> [SHORT PROBLEM]: Lift out, unaltered, the lines of the material below between the line holding "base_plate();" and the line holding "bpy.data.objects.remove(obj)", counting both.

> [SUPPLIED INFORMATION]:
+++

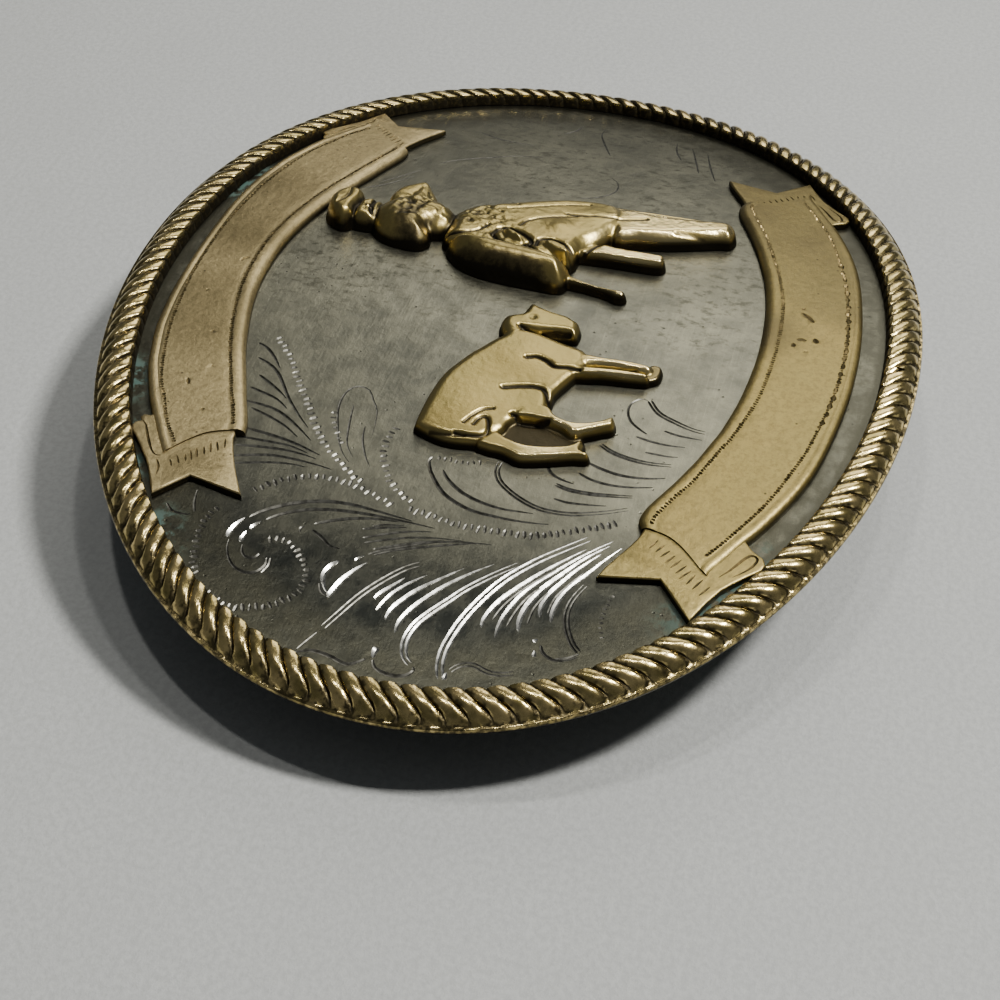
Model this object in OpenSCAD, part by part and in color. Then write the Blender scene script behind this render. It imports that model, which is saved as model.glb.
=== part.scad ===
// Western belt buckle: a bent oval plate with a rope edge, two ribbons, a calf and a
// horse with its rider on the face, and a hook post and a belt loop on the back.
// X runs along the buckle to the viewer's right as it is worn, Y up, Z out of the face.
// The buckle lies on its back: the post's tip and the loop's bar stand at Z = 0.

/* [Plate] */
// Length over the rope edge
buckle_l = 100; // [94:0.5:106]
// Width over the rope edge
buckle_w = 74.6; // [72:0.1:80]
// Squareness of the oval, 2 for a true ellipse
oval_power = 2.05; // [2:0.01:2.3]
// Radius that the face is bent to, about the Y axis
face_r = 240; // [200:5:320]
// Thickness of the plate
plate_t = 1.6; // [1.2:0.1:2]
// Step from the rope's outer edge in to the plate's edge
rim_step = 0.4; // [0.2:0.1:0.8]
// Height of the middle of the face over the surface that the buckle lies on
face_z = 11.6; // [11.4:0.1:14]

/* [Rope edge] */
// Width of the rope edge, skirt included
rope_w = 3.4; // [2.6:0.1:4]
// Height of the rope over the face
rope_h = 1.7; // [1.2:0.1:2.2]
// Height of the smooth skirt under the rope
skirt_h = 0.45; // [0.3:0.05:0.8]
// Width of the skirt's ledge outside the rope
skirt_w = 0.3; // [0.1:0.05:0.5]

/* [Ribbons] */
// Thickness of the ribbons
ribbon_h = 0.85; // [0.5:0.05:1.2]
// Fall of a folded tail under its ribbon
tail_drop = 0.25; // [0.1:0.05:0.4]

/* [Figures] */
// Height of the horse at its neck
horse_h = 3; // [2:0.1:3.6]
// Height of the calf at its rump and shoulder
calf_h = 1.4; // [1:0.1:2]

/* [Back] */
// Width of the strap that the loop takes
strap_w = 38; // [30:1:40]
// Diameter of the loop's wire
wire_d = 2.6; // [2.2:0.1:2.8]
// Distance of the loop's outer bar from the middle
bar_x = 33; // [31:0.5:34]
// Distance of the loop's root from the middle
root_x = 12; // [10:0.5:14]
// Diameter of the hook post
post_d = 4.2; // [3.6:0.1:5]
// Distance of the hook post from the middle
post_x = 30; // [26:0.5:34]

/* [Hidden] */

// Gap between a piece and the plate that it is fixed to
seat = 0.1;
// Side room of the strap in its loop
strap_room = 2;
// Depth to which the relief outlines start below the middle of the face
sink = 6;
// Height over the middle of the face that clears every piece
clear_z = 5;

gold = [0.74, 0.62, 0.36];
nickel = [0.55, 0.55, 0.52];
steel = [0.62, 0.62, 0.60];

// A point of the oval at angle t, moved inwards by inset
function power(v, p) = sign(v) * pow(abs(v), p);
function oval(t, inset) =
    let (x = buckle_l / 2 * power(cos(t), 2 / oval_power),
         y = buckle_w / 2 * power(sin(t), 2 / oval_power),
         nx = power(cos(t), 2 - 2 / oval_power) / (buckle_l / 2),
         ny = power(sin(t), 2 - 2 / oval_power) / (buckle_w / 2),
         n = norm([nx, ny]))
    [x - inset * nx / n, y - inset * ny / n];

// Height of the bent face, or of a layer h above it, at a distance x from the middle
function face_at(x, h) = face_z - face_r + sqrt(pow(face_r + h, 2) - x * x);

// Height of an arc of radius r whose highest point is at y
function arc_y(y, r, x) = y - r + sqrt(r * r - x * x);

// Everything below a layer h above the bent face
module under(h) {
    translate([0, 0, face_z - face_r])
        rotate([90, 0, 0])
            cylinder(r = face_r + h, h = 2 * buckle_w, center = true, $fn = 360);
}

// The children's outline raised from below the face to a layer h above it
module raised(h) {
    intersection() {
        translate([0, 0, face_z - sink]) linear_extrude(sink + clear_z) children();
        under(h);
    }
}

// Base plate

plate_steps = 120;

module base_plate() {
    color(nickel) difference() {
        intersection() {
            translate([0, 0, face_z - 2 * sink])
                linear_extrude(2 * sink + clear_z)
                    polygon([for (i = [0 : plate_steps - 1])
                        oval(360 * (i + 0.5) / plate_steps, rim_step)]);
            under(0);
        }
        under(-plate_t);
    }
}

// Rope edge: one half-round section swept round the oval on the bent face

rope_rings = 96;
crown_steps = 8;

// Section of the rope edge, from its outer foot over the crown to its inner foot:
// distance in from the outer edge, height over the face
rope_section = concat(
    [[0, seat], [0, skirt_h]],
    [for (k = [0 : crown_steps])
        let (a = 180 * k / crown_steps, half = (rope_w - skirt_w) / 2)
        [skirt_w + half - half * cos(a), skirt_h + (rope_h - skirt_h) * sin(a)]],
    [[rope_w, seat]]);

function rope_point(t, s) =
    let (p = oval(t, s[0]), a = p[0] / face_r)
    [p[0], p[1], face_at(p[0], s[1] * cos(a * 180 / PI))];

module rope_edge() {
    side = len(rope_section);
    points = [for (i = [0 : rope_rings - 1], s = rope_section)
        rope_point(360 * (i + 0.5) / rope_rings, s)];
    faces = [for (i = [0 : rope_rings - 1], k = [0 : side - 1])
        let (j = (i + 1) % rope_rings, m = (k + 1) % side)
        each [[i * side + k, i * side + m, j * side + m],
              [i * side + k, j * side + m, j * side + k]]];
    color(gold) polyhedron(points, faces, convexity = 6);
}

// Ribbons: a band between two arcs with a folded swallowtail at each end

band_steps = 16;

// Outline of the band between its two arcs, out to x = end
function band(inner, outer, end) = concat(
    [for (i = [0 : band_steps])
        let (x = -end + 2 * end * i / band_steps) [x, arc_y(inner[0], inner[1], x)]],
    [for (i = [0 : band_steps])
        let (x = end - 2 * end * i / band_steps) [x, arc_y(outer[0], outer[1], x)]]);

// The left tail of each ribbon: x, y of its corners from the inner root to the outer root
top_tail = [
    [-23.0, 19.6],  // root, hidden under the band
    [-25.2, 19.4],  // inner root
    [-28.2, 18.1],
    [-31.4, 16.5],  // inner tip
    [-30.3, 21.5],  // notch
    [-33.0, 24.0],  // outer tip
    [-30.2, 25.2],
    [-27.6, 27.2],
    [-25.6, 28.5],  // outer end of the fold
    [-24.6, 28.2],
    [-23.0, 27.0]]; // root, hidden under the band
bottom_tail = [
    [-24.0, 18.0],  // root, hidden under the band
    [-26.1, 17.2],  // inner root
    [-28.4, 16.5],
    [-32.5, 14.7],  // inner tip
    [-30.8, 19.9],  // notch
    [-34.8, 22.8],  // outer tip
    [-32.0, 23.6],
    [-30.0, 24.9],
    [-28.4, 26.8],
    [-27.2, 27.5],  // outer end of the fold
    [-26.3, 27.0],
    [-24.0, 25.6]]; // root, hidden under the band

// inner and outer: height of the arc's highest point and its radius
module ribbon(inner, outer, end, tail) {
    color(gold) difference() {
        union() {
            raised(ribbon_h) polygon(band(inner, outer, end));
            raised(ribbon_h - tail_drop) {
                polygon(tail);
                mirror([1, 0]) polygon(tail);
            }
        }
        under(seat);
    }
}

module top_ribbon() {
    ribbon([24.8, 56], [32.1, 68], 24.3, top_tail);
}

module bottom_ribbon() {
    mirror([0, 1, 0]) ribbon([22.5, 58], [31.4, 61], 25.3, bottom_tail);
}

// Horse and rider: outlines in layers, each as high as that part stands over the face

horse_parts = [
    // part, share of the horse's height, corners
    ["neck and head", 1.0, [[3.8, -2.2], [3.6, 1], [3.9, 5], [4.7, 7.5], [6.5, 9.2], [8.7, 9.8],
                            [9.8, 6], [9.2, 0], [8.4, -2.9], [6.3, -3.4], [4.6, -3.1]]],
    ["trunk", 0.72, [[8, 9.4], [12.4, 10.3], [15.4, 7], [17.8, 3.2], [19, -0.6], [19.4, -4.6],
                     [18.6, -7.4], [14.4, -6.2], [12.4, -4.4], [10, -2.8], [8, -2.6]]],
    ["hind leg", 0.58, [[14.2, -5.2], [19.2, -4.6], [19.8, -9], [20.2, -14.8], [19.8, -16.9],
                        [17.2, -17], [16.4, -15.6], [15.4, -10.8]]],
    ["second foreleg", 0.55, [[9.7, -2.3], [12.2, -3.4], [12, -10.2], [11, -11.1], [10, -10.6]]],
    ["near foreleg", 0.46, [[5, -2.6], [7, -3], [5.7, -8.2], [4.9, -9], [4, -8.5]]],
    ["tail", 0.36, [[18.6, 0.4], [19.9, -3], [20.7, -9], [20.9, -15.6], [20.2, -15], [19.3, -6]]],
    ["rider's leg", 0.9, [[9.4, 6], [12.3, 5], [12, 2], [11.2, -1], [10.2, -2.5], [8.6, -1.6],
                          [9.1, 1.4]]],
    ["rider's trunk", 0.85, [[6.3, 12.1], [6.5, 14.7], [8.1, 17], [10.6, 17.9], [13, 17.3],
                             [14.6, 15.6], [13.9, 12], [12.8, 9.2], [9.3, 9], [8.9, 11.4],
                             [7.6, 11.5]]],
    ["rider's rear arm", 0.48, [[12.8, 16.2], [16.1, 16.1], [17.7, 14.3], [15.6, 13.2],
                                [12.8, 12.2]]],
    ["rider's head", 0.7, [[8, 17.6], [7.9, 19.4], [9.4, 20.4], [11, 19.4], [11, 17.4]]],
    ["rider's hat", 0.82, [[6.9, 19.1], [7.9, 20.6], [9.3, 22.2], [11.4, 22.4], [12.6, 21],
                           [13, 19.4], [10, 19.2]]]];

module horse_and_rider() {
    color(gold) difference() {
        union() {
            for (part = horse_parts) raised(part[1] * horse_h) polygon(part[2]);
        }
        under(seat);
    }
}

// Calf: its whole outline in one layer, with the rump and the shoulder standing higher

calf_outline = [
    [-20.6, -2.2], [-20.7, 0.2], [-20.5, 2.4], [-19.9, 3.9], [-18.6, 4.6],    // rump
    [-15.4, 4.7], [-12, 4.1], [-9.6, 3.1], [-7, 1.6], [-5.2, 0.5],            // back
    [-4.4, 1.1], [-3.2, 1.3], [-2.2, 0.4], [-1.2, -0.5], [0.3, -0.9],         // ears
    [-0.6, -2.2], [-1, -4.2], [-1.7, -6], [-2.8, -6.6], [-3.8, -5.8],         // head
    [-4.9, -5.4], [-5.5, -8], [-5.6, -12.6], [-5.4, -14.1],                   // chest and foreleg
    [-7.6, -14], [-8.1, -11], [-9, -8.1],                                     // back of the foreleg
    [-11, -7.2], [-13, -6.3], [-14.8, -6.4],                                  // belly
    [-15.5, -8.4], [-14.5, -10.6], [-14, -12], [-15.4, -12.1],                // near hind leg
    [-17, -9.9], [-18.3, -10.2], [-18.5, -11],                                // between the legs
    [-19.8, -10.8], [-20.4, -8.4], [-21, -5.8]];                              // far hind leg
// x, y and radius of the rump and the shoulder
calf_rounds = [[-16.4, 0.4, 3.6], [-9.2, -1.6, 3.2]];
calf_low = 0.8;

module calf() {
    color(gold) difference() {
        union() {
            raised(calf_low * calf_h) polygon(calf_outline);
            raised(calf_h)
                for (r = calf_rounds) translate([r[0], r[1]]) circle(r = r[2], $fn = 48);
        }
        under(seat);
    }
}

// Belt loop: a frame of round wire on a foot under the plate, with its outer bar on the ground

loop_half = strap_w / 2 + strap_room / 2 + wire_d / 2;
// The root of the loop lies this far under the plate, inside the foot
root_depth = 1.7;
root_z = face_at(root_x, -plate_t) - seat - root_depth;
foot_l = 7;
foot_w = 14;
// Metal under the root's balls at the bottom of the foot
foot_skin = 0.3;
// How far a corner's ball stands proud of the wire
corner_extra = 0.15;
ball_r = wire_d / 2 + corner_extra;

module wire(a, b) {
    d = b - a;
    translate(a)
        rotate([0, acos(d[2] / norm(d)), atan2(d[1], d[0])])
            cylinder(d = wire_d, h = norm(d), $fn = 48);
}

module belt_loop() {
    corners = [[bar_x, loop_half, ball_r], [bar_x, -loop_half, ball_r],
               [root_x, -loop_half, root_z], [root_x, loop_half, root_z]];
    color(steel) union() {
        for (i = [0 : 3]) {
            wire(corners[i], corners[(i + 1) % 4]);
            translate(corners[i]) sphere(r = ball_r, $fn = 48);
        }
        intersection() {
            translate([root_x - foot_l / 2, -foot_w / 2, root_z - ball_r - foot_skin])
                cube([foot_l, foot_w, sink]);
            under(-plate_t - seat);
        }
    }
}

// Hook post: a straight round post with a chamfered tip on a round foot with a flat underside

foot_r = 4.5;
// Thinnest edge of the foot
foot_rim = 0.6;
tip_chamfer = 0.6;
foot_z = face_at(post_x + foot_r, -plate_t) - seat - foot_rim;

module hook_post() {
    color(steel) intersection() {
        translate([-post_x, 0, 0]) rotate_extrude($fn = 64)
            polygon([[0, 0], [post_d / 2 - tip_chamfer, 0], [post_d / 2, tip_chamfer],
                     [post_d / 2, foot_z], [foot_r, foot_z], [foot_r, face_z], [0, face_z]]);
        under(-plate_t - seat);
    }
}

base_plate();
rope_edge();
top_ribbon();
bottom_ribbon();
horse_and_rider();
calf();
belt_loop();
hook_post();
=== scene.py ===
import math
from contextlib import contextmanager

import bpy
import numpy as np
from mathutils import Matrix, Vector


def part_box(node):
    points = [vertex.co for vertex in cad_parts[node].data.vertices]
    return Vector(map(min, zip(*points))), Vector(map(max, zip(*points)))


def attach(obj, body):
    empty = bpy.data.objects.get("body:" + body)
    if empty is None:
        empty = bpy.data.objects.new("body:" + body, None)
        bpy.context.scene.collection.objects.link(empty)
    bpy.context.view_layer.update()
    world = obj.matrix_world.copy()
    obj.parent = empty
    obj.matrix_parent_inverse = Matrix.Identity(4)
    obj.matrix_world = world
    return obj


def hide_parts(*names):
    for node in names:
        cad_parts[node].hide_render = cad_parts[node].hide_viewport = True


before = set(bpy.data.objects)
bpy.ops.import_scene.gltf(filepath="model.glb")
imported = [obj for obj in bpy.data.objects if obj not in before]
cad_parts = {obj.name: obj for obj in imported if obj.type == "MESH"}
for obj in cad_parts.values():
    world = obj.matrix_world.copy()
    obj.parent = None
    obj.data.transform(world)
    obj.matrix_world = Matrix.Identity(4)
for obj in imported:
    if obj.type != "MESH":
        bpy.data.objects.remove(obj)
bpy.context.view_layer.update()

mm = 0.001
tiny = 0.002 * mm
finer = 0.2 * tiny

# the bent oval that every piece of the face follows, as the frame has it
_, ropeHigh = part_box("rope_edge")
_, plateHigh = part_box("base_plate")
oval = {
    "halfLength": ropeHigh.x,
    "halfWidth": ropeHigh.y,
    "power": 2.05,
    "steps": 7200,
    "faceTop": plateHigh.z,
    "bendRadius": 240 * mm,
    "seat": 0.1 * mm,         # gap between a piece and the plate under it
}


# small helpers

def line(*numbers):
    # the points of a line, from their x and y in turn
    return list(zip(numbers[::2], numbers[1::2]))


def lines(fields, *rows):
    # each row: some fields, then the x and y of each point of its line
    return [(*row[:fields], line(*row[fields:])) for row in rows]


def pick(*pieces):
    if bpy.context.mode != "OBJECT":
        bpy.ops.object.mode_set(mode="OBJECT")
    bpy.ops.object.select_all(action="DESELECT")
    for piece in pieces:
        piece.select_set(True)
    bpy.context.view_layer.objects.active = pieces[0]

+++

> [RESULT BELOW]:
base_plate();
rope_edge();
top_ribbon();
bottom_ribbon();
horse_and_rider();
calf();
belt_loop();
hook_post();
=== scene.py ===
import math
from contextlib import contextmanager

import bpy
import numpy as np
from mathutils import Matrix, Vector


def part_box(node):
    points = [vertex.co for vertex in cad_parts[node].data.vertices]
    return Vector(map(min, zip(*points))), Vector(map(max, zip(*points)))


def attach(obj, body):
    empty = bpy.data.objects.get("body:" + body)
    if empty is None:
        empty = bpy.data.objects.new("body:" + body, None)
        bpy.context.scene.collection.objects.link(empty)
    bpy.context.view_layer.update()
    world = obj.matrix_world.copy()
    obj.parent = empty
    obj.matrix_parent_inverse = Matrix.Identity(4)
    obj.matrix_world = world
    return obj


def hide_parts(*names):
    for node in names:
        cad_parts[node].hide_render = cad_parts[node].hide_viewport = True


before = set(bpy.data.objects)
bpy.ops.import_scene.gltf(filepath="model.glb")
imported = [obj for obj in bpy.data.objects if obj not in before]
cad_parts = {obj.name: obj for obj in imported if obj.type == "MESH"}
for obj in cad_parts.values():
    world = obj.matrix_world.copy()
    obj.parent = None
    obj.data.transform(world)
    obj.matrix_world = Matrix.Identity(4)
for obj in imported:
    if obj.type != "MESH":
        bpy.data.objects.remove(obj)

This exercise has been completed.